Usar os pressupostos filosóficos de Schopenhauer para fazer um paralelo com a definição de literatura proposta pelo narrador do livro do Rubem Fonseca parece não ter sido uma boa ideia, né? Eles parecem sugerir que, como a vida é um barril de caos, do qual extraímos medo e horror, a literatura deve espelhar essa realidade, e nos servir taças de medo e horror (Schopz não sugere nada, eu é que sugeri, mas relevem, ok?).

Tudo bem, esqueçam-se de Schopenhauer, concentrem-se em Hegel! Para ele, quem comanda o mundo é a razão. E ela organiza tudo para que aconteçam coisas boas. Nessa perspectiva, a literatura poderia ser uma taça de uma aconchegante bebida, doce e edificante. (Vocês sabem que Hegel não falou isso, mas, até aí, Clarice Lispector não falou a metade do que a internet diz que ela falou, então, está ok).

Eu não gosto de ser taxativa, porque acredito que a literatura pode ser tanto doce e edificante como causadora (catalisadora?) de medo e terror. Por ora, eu prefiro considerar a literatura como o que acontece ENTRE esses extremos. Ela está no meio do oceano, mas só pode ser compreendida por quem está à margem.

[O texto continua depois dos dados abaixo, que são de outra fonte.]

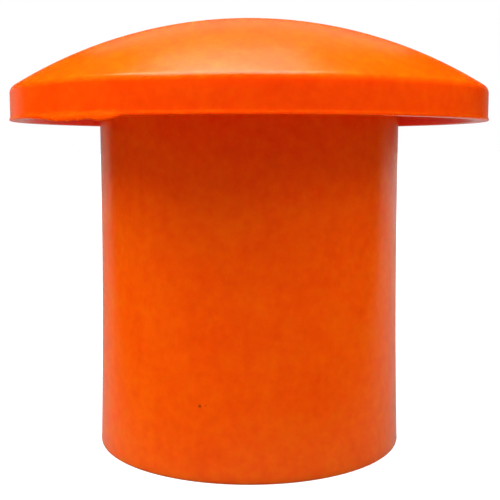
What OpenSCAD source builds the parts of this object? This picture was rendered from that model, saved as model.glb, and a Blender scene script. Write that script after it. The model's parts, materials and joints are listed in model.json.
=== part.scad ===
// Mushroom-shaped safety cap that pushes onto the end of a reinforcing bar.
// Origin: centre of the stem's mouth, on the plane of its rim. +Z runs up the stem to the crown.

/* [Head] */
// Diameter over the brim
head_d = 54; // [51:0.5:58]
// Height of the upright band round the brim
band_h = 3.5; // [3.3:0.1:4.5]
// Rise of the dome above the band
dome_rise = 8; // [7:0.25:9.5]
// Wall of the dome, and of the band where it meets the dome
head_wall = 2; // [1.8:0.1:2.2]
// Wall of the band at its lower edge, to which it tapers on the inside
brim_edge_wall = 1.4; // [1:0.1:1.8]
// Radius of the rounded shoulder between the dome and the band
shoulder_r = 1; // [0.6:0.1:1.2]
// Radius of the band's lower outer edge
brim_edge_r = 0.2; // [0.15:0.05:0.5]
// Diameter of the flat mark that the moulding gate leaves on the crown
gate_d = 3.2; // [2:0.2:5]
// Height of the gate mark above the crown
gate_h = 0.1; // [0.05:0.05:0.3]

/* [Stem] */
// Length of the stem from its mouth to the brim's lower edge
stem_len = 37.2; // [34:0.2:42]
// Outer diameter at the mouth
mouth_d = 35.3; // [34.9:0.1:36]
// Outer diameter at half length
waist_d = 34.5; // [34.2:0.1:34.8]
// Outer diameter at the neck, level with the brim's lower edge
neck_d = 34.4; // [34.2:0.1:34.8]
// Diameter of the bore that holds the grip fins
bore_d = 31; // [30.6:0.1:31.2]
// Diameter of the clear lead-in at the mouth
lead_in_d = 31.6; // [31.4:0.1:31.8]
// Depth of the lead-in
lead_in_depth = 3; // [2:0.5:4]
// Radius of the mouth's outer edge
mouth_edge_r = 0.3; // [0.2:0.05:0.5]

/* [Grip fins] */
// Number of fins round the bore
fin_count = 6; // [4:1:6]
// Thickness of a fin at its root
fin_t = 0.8; // [0.7:0.05:0.9]
// Thickness of a fin at its tip
fin_tip_t = 0.6; // [0.5:0.05:0.65]
// Width of a fin from its hinge line to its tip
fin_w = 11.4; // [10:0.2:11.6]
// Angle by which each fin leans off the radius
fin_lean = 12; // [8:1:16]
// Height of the fins' lower ends above the mouth
fin_bottom = 4; // [3.5:0.5:6]
// Height of the fins' upper ends above the mouth
fin_top = 36; // [30:1:38]
// Width and height of the slope that leads a bar in between the fins
fin_slope = 4; // [2:0.5:5]
// Gap between a fin's rounded root and the bore's wall
fin_gap = 0.1; // [0.08:0.01:0.15]

/* [Hidden] */

$fn = 96;
ORANGE = [0.96, 0.34, 0.02];
// Steps along the stem's curved outside.
PROFILE_STEPS = 16;
// How far a cut reaches past the face that it opens.
OVERCUT = 1;
// Facets of the large dome circles and of the small fin circles.
DOME_FN = 240;
FIN_FN = 48;
// How far under the corner inside the head the skirt takes over.
CORNER_DROP = 0.3;

head_r = head_d / 2;
band_top = stem_len + band_h;
crown_top = band_top + dome_rise;
// The dome is a sphere through the band's top edge and the crown.
dome_r = (head_r * head_r + dome_rise * dome_rise) / (2 * dome_rise);
dome_centre = crown_top - dome_r;
dome_inner_r = dome_r - head_wall;
skirt_inner_r = head_r - head_wall;
// The head and the skirt meet on this level.
split_z = dome_centre + sqrt(pow(dome_inner_r, 2) - pow(skirt_inner_r, 2)) - CORNER_DROP;
// The shoulder's arc touches the dome from inside and the band's outer face.
shoulder_x = head_r - shoulder_r;
shoulder_z = dome_centre + sqrt(pow(dome_r - shoulder_r, 2) - pow(shoulder_x, 2));
fin_hinge_r = bore_d / 2 - fin_gap - fin_t / 2;

function fin_name(i) = str("grip_fin_", i);

// Outer radius of the stem at a height given as a fraction t of stem_len.
// It is a parabola through the diameters at mouth, waist and neck.
function stem_r(t) =
    mouth_d / 2 * (1 - t) * (1 - 2 * t)
    + waist_d / 2 * 4 * t * (1 - t)
    + neck_d / 2 * t * (2 * t - 1);

// Half section of the dome's outside down to split_z, with the rounded shoulder.
module head_outline() {
    intersection() {
        translate([0, dome_centre]) circle(dome_r, $fn = DOME_FN);
        translate([0, split_z]) square([shoulder_x * dome_r / (dome_r - shoulder_r), crown_top]);
    }
    intersection() {
        translate([shoulder_x, shoulder_z]) circle(shoulder_r);
        translate([0, shoulder_z]) square([head_r, shoulder_r]);
    }
    translate([0, split_z]) square([head_r, shoulder_z - split_z]);
}

module domed_head() {
    color(ORANGE) rotate_extrude() {
        difference() {
            head_outline();
            translate([0, dome_centre]) circle(dome_inner_r, $fn = DOME_FN);
            translate([-OVERCUT, split_z - OVERCUT]) square([skirt_inner_r + OVERCUT, OVERCUT + CORNER_DROP]);
        }
        translate([0, crown_top - head_wall / 2]) square([gate_d / 2, head_wall / 2 + gate_h]);
    }
}

module brim_skirt() {
    color(ORANGE) rotate_extrude() {
        polygon([
            [skirt_inner_r, split_z],
            [head_r - brim_edge_wall, stem_len],
            [head_r - brim_edge_r, stem_len],
            [head_r, stem_len + brim_edge_r],
            [head_r, split_z]
        ]);
        translate([head_r - brim_edge_r, stem_len + brim_edge_r]) circle(brim_edge_r);
    }
}

module stem_sleeve() {
    outline = concat(
        [[bore_d / 2, lead_in_depth], [lead_in_d / 2, lead_in_depth], [lead_in_d / 2, 0]],
        [for (a = [0 : 15 : 90]) [
            mouth_d / 2 - mouth_edge_r * (1 - sin(a)),
            mouth_edge_r * (1 - cos(a))
        ]],
        [for (i = [1 : PROFILE_STEPS]) [stem_r(i / PROFILE_STEPS), stem_len * i / PROFILE_STEPS]],
        [[neck_d / 2, crown_top], [bore_d / 2, crown_top]]
    );
    color(ORANGE) rotate_extrude() intersection() {
        polygon(outline);
        translate([0, dome_centre]) circle(dome_inner_r, $fn = DOME_FN);
    }
}

// Plan of one fin along +X: its rounded root stands on the origin and its tip points to -X.
module fin_plan() {
    tip = fin_w - fin_tip_t / 2;
    circle(d = fin_t, $fn = FIN_FN);
    polygon([[0, -fin_t / 2], [0, fin_t / 2], [-tip, fin_tip_t / 2], [-tip, -fin_tip_t / 2]]);
    translate([-tip, 0]) circle(d = fin_tip_t, $fn = FIN_FN);
}

// Side view of one fin, with the slope cut off its lower inner corner.
module fin_side() {
    past_tip = -fin_w - OVERCUT;
    polygon([
        [fin_t, fin_bottom],
        [fin_slope - fin_w, fin_bottom],
        [past_tip, fin_bottom + fin_slope + OVERCUT],
        [past_tip, fin_top],
        [fin_t, fin_top]
    ]);
}

module grip_fin(i) {
    color(ORANGE)
        rotate([0, 0, 360 / fin_count * (i - 1)])
        translate([fin_hinge_r, 0, 0])
        rotate([0, 0, -fin_lean])
        intersection() {
            linear_extrude(fin_top) fin_plan();
            rotate([90, 0, 0]) translate([0, 0, -fin_t]) linear_extrude(2 * fin_t) fin_side();
        }
}

domed_head();
brim_skirt();
stem_sleeve();
for (i = [1 : fin_count])
    grip_fin(i);
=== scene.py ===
import json
import math

import bmesh
import bpy
from mathutils import Matrix, Vector, noise


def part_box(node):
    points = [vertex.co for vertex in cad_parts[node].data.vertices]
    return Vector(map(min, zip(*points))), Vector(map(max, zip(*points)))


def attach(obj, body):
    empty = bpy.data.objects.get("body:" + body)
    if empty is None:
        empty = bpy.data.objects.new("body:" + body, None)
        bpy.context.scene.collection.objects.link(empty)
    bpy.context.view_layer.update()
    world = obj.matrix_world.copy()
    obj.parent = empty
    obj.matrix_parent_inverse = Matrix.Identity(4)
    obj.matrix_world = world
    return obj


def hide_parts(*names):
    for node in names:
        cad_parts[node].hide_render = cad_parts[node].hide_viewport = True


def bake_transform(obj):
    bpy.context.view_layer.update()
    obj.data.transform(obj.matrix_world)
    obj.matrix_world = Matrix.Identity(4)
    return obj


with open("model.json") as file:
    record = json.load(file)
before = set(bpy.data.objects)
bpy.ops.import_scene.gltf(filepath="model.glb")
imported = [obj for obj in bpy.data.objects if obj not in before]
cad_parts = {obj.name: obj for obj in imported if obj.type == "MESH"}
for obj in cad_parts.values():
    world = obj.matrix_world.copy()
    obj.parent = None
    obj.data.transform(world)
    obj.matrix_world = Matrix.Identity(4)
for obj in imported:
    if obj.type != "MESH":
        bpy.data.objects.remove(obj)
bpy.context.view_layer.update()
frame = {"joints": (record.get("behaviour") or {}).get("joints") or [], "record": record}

MM = 0.001

# ---------------------------------------------------------------- sizes

# Read from the frame.
head_low, head_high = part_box("domed_head")
fin_low, fin_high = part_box("grip_fin_1")
head_r = head_high[0]
split_z = head_low[2]
brim_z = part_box("brim_skirt")[0][2]
mouth_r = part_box("stem_sleeve")[1][0]
mounts = {mount["name"]: mount for mount in frame["record"]["mounts"]}
lead_in_r = mounts["sleeve_mouth"]["dims"]["r_mm"] * MM
lead_in_depth = mounts["sleeve_mouth"]["dims"]["length_mm"] * MM
hinges = [Vector(joint["pos_m"]) for joint in frame["joints"]]
hinge_r = hinges[0].xy.length
fin_bottom, fin_top = fin_low[2], fin_high[2]

# What the frame's boxes don't give, as it is in the design.
GATE_H = 0.1 * MM
GATE_R = 1.6 * MM
BAND_H = 3.5 * MM
WALL = 2 * MM
SHOULDER_R = 1 * MM
BRIM_EDGE_WALL = 1.4 * MM
WAIST_R = 17.25 * MM
NECK_R = 17.2 * MM
BORE_R = 15.5 * MM
MOUTH_EDGE_R = 0.3 * MM
FIN_T = 0.8 * MM
FIN_TIP_T = 0.6 * MM
FIN_W = 11.4 * MM
FIN_LEAN = math.radians(12)
FIN_SLOPE = 4 * MM

crown_z = head_high[2] - GATE_H
band_top = brim_z + BAND_H
dome_rise = crown_z - band_top
dome_r = (head_r ** 2 + dome_rise ** 2) / (2 * dome_rise)
dome_centre = crown_z - dome_r
inner_r = dome_r - WALL
skirt_inner_r = head_r - WALL

# What only this script adds: the height of the flared lip, and the radius of the small inner edges.
LIP_H = 0.45 * MM
INNER_EDGE_R = 0.2 * MM

# Steps round the stem, and round the head, whose ragged lip needs finer ones.
STEM_TURNS = 288
HEAD_TURNS = 720


# ---------------------------------------------------------------- outlines and meshes

def arc(centre, radius, start, end, steps):
    """Points (r, z) on an arc, angles in degrees from +r towards +z."""
    angles = [math.radians(start + (end - start) * i / steps) for i in range(steps + 1)]
    return [(centre[0] + radius * math.cos(a), centre[1] + radius * math.sin(a)) for a in angles]


def line(start, end, steps):
    """Points on a straight stretch, without its first point."""
    return [(start[0] + (end[0] - start[0]) * i / steps, start[1] + (end[1] - start[1]) * i / steps)
            for i in range(1, steps + 1)]


def new_object(name, mesh):
    piece = bpy.data.objects.new(name, mesh)
    bpy.context.scene.collection.objects.link(piece)
    return piece


def finish_mesh(bm, name, sharp=50):
    """Turns a bmesh into a smooth-shaded object whose edges over sharp degrees stay sharp."""
    bmesh.ops.remove_doubles(bm, verts=bm.verts, dist=1e-7)
    bmesh.ops.recalc_face_normals(bm, faces=bm.faces)
    mesh = bpy.data.meshes.new(name)
    bm.to_mesh(mesh)
    bm.free()
    mesh.shade_smooth()
    mesh.set_sharp_from_angle(angle=math.radians(sharp))
    return new_object(name, mesh)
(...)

*Amo o título! A propósito, ele foi retirado de versos do "Poema do Frade", do maravilhoso Álvares de Azevedo, poeta que habita o meu coração byroniano.
 
Gosto dessa sua visão, Cléo! Também acho que ela está entre esses dois extremos, mesmo porque a realidade e a nossa experiência da realidade está entre esses extremos. Posso dizer que o mundo é um vácuo atormentado, um sistema de erros, como o Drummond disse, e minha visão se corrobora quando leio um tabloide sensacionalista. O problema é que quando eu ouço a notícia de uma mulher que salva um animal de rua, eu meio que entro em crise. Enfim. Vai saber. O Blake escreveu canções da inocência e da experiência. Num conjunto temos poemas fofinhos a respeito de um cordeirinho e no outro temos um poema terrível em que o Eu Lírico basicamente se indaga Quem foi capaz de criar uma máquina de matar. Esse espanto diante do mundo, esse espanto diante de uma coisa tão bonitinha quanto um cordeirinho saltitante e diante de uma coisa tão terrível quanto um tigre capaz de estraçalhar uma corça; no final das contas esse espanto é, muito provavelmente, o que move a arte e a estada humana neste planetinha azul.
 
(sacaram? Eu também não saquei.)

(Schopz não sugere nada, eu é que sugeri, mas relevem, ok?).

(Vocês sabem que Hegel não falou isso, mas, até aí, Clarice Lispector não falou a metade do que a internet diz que ela falou, então, está ok).

Eu estava relendo este tópico, e fiquei impressionada (e preocupada com a minha sanidade, claro) com o fato de que eu escrevi tudo isso sem ingerir uma única gota de álcool. Não bebo, nem mesmo vinho seco (que eu acho uma delícia), há um bom tempo e, honestamente? Não sinto falta. Enquanto eu tiver minha taça - ora edificante, ora horripilante - de literatura, ficarei bem.
 
Sua definição de vontade como uma força cósmica sem razão nem objetivo, um caos que tende ao horror, me fez lembrar de Lovecraft. Que talvez lesse Schopenhauer. Fico com eles. Garçonete, me vê uma taça de medo e horror e um pastel de frango.
:beer:
 
Olha, se essas fossem as duas únicas opções, eu acho que já teria desistido de ler há muito tempo.
Tampouco eu tenho uma resposta pra o que seja. E acho que é essa falta de resposta é a resposta mesmo. A literatura (a arte como um todo) não se define, porque ela não se limita. Pode ser pelo horror, pode ser pela edificação, pode ser por algo entre ambos, ou por algo completamente diferente, pode ser por algo que quem lê nem faz ideia, mas esse rompimento de limites está lá, e a roda nunca para de girar. A literatura (e a arte) é a roda que nuca para de girar. E isso não significa absolutamente nada.